**Data block**
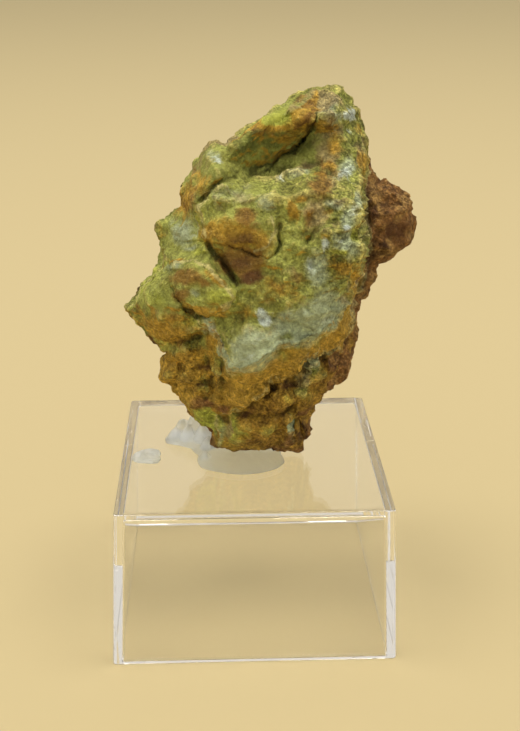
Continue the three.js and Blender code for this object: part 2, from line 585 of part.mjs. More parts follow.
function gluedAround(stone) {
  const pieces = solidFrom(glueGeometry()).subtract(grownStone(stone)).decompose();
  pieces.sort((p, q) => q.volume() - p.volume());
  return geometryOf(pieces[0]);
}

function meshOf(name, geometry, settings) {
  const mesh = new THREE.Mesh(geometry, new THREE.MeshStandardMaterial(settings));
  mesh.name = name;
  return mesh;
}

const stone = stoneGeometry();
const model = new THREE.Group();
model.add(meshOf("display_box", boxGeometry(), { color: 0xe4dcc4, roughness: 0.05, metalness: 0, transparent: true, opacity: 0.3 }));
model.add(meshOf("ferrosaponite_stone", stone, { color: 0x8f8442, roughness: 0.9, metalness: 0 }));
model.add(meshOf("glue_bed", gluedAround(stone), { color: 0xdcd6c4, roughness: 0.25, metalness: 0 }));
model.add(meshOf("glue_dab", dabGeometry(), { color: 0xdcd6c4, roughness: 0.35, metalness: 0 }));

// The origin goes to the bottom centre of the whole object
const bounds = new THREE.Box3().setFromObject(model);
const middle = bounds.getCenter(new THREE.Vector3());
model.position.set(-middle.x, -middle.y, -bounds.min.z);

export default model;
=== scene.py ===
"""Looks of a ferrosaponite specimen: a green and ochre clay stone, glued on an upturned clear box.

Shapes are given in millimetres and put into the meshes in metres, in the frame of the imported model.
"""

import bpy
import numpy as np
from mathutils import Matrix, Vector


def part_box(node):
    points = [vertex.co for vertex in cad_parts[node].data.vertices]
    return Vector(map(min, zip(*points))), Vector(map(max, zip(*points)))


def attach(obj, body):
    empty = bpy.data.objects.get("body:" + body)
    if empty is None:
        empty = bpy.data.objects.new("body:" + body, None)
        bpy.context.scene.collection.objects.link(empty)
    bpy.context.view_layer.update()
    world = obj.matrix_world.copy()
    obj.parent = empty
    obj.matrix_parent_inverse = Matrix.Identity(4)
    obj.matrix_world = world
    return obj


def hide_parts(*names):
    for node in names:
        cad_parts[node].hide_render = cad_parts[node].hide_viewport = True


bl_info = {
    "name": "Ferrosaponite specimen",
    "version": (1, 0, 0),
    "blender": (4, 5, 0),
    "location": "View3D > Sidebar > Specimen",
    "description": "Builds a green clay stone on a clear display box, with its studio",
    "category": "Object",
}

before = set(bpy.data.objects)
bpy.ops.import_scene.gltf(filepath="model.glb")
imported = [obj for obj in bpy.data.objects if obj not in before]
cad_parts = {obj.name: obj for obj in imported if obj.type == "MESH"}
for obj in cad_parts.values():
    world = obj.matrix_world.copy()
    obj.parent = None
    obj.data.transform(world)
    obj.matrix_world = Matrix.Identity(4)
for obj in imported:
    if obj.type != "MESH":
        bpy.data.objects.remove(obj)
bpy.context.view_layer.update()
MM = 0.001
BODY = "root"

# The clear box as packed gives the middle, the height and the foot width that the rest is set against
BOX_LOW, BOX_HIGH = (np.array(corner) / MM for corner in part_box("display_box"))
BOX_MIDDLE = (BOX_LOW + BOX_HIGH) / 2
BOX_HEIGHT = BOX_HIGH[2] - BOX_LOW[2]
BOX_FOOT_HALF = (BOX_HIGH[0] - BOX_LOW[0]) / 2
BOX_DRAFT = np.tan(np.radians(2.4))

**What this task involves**
Repeat, word for word, only the lines from the line holding "function meshOf(name, geometry, settings)" through the line holding "before = set(bpy.data.objects)", with both of those lines included.

**Result for this exercise**
function meshOf(name, geometry, settings) {
  const mesh = new THREE.Mesh(geometry, new THREE.MeshStandardMaterial(settings));
  mesh.name = name;
  return mesh;
}

const stone = stoneGeometry();
const model = new THREE.Group();
model.add(meshOf("display_box", boxGeometry(), { color: 0xe4dcc4, roughness: 0.05, metalness: 0, transparent: true, opacity: 0.3 }));
model.add(meshOf("ferrosaponite_stone", stone, { color: 0x8f8442, roughness: 0.9, metalness: 0 }));
model.add(meshOf("glue_bed", gluedAround(stone), { color: 0xdcd6c4, roughness: 0.25, metalness: 0 }));
model.add(meshOf("glue_dab", dabGeometry(), { color: 0xdcd6c4, roughness: 0.35, metalness: 0 }));

// The origin goes to the bottom centre of the whole object
const bounds = new THREE.Box3().setFromObject(model);
const middle = bounds.getCenter(new THREE.Vector3());
model.position.set(-middle.x, -middle.y, -bounds.min.z);

export default model;
=== scene.py ===
"""Looks of a ferrosaponite specimen: a green and ochre clay stone, glued on an upturned clear box.

Shapes are given in millimetres and put into the meshes in metres, in the frame of the imported model.
"""

import bpy
import numpy as np
from mathutils import Matrix, Vector


def part_box(node):
    points = [vertex.co for vertex in cad_parts[node].data.vertices]
    return Vector(map(min, zip(*points))), Vector(map(max, zip(*points)))


def attach(obj, body):
    empty = bpy.data.objects.get("body:" + body)
    if empty is None:
        empty = bpy.data.objects.new("body:" + body, None)
        bpy.context.scene.collection.objects.link(empty)
    bpy.context.view_layer.update()
    world = obj.matrix_world.copy()
    obj.parent = empty
    obj.matrix_parent_inverse = Matrix.Identity(4)
    obj.matrix_world = world
    return obj


def hide_parts(*names):
    for node in names:
        cad_parts[node].hide_render = cad_parts[node].hide_viewport = True


bl_info = {
    "name": "Ferrosaponite specimen",
    "version": (1, 0, 0),
    "blender": (4, 5, 0),
    "location": "View3D > Sidebar > Specimen",
    "description": "Builds a green clay stone on a clear display box, with its studio",
    "category": "Object",
}

before = set(bpy.data.objects)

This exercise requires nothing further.